Written problem
Identify all lines below that hold "with" and collect them.

Recorded data
---*---
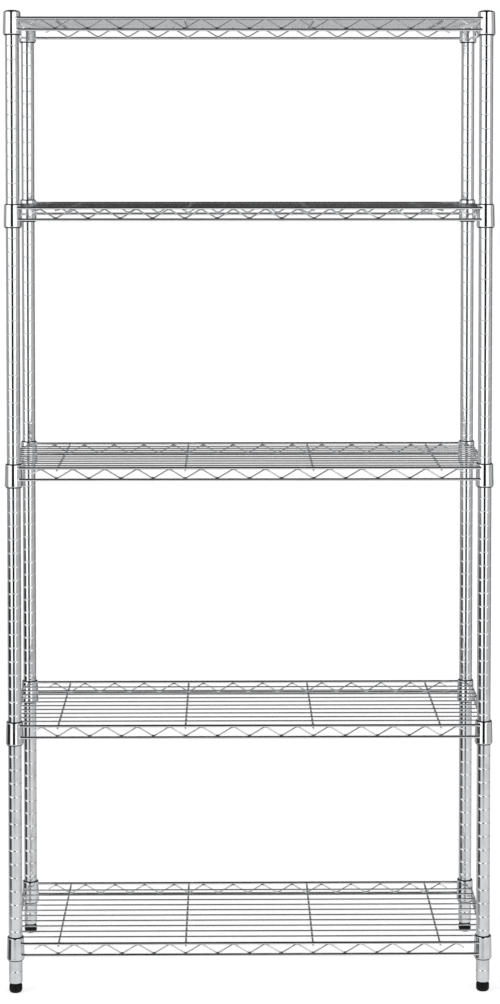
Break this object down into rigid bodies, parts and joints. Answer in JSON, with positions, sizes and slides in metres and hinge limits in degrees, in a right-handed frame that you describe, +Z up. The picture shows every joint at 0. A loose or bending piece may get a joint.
---*---
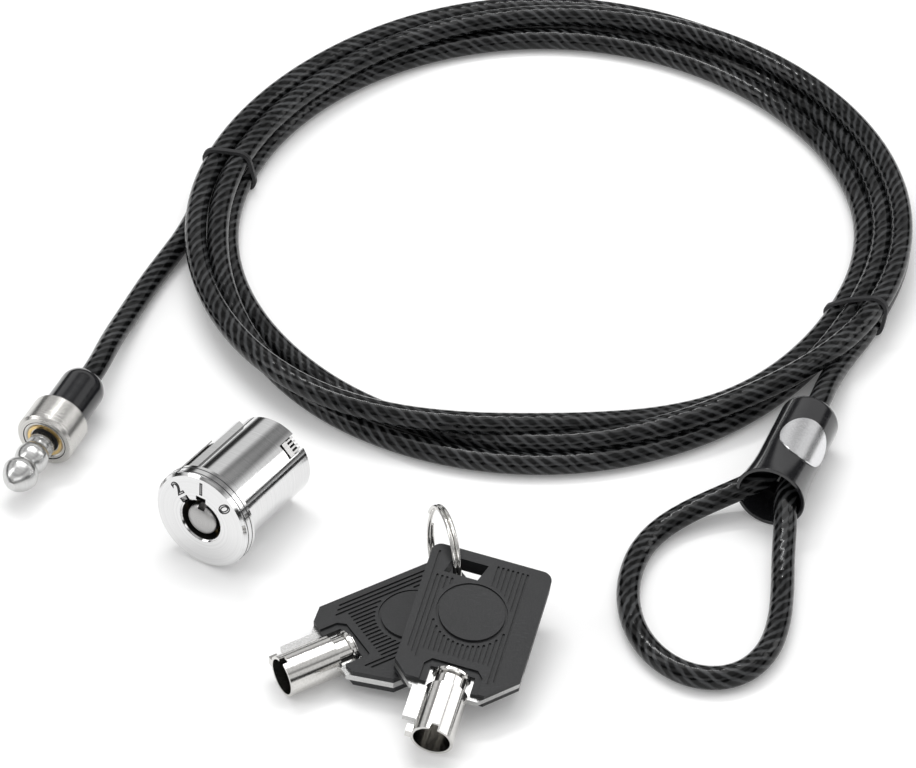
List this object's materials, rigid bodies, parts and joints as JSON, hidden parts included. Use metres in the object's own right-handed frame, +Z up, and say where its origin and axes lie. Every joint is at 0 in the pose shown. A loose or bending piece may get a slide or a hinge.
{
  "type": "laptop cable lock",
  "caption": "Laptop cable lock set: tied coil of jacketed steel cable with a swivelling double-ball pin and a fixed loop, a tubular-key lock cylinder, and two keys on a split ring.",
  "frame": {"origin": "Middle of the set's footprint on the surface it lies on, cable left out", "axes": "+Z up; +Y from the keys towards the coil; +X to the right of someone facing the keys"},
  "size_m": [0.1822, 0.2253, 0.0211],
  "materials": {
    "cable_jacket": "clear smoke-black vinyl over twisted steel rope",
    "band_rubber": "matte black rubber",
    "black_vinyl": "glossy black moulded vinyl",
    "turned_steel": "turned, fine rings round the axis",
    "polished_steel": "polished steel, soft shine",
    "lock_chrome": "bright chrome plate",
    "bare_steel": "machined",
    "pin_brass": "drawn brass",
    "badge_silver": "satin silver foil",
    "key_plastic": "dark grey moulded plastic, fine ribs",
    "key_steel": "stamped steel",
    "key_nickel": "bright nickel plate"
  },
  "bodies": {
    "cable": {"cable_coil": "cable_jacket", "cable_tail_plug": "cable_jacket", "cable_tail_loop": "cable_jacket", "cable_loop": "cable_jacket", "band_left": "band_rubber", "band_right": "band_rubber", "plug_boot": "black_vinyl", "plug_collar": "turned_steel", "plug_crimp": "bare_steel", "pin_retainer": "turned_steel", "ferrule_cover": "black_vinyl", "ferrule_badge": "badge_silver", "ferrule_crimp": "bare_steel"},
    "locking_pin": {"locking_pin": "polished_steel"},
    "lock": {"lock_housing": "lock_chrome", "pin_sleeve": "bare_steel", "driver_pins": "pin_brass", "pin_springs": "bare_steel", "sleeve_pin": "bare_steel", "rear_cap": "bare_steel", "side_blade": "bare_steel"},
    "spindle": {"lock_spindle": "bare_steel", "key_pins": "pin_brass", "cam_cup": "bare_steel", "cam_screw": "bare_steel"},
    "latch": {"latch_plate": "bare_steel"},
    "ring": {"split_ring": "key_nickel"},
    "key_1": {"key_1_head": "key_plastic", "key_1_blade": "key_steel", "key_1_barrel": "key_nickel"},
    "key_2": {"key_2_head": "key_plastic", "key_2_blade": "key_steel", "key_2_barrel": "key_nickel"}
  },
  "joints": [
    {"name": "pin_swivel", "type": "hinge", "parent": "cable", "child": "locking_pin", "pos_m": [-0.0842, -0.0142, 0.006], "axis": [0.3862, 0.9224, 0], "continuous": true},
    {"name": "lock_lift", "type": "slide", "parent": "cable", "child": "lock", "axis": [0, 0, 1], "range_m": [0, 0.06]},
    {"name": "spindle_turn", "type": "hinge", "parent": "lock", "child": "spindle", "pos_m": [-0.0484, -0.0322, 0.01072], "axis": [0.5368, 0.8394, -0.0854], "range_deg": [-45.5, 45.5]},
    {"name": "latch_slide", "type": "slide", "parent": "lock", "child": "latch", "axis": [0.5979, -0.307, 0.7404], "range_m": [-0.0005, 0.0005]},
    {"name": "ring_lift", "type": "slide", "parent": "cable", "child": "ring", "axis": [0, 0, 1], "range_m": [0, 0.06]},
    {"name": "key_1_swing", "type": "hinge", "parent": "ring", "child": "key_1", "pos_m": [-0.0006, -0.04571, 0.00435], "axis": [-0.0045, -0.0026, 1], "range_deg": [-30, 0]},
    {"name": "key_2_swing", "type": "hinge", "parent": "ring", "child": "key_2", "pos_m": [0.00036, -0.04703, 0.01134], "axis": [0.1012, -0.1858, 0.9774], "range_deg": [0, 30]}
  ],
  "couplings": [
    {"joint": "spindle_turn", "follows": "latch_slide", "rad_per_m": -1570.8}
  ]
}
---*---
Task response
Break this object down into rigid bodies, parts and joints. Answer in JSON, with positions, sizes and slides in metres and hinge limits in degrees, in a right-handed frame that you describe, +Z up. The picture shows every joint at 0. A loose or bending piece may get a joint.
  "caption": "Laptop cable lock set: tied coil of jacketed steel cable with a swivelling double-ball pin and a fixed loop, a tubular-key lock cylinder, and two keys on a split ring.",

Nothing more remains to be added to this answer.